A graphing problem might give you an ellipse in standard form and ask for the foci. Your move is to identify a and b, use c^2 = a^2 - b^2, and then place the foci c units from the center along the major axis. If the question asks for the distance between the foci, double your c value. On a sketching task, you may also use c to check whether the foci match the direction of the major axis. A common miss is swapping c with a or b, which puts the foci in the wrong spot and breaks the graph.
The focal radius is the distance from the center of an ellipse to each focus, and it is written as c.
For ellipses, c is not found by itself first. You usually calculate it from the relationship c^2 = a^2 - b^2.
The foci always lie on the major axis, so c tells you how far to move from the center in the correct direction.
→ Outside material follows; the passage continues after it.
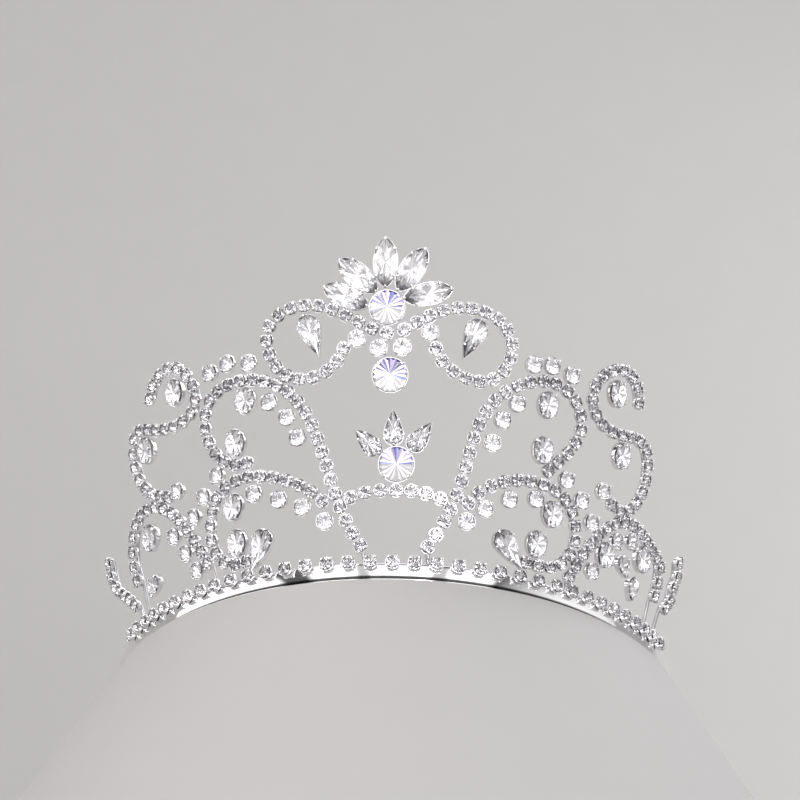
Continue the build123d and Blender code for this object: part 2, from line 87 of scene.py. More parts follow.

The distance between the two foci is 2c, not c.
If c is small compared with a, the ellipse looks closer to a circle. If c is larger, the ellipse looks more stretched out.
The focal radius is the distance from the center of an ellipse to either focus. It is usually labeled c. In Honors Pre-Calculus, you use it when graphing ellipses, finding the foci, and connecting the ellipse’s shape to its standard form.
Use the formula c^2 = a^2 - b^2, where a is the semi-major axis and b is the semi-minor axis. Solve for c by taking the square root after subtracting b^2 from a^2. Then place each focus c units from the center on the major axis.
No. A circle has one radius from the center to the edge, but an ellipse does not have one constant radius. The focal radius only measures from the center to a focus, not from the center to the curve. That is a common mix-up when first working with conic sections.
The foci are what make an ellipse an ellipse instead of just an oval-looking graph. They connect to the distance-sum definition and to the reflection property of ellipses. In problems, the foci are often the feature you need to locate after you find c.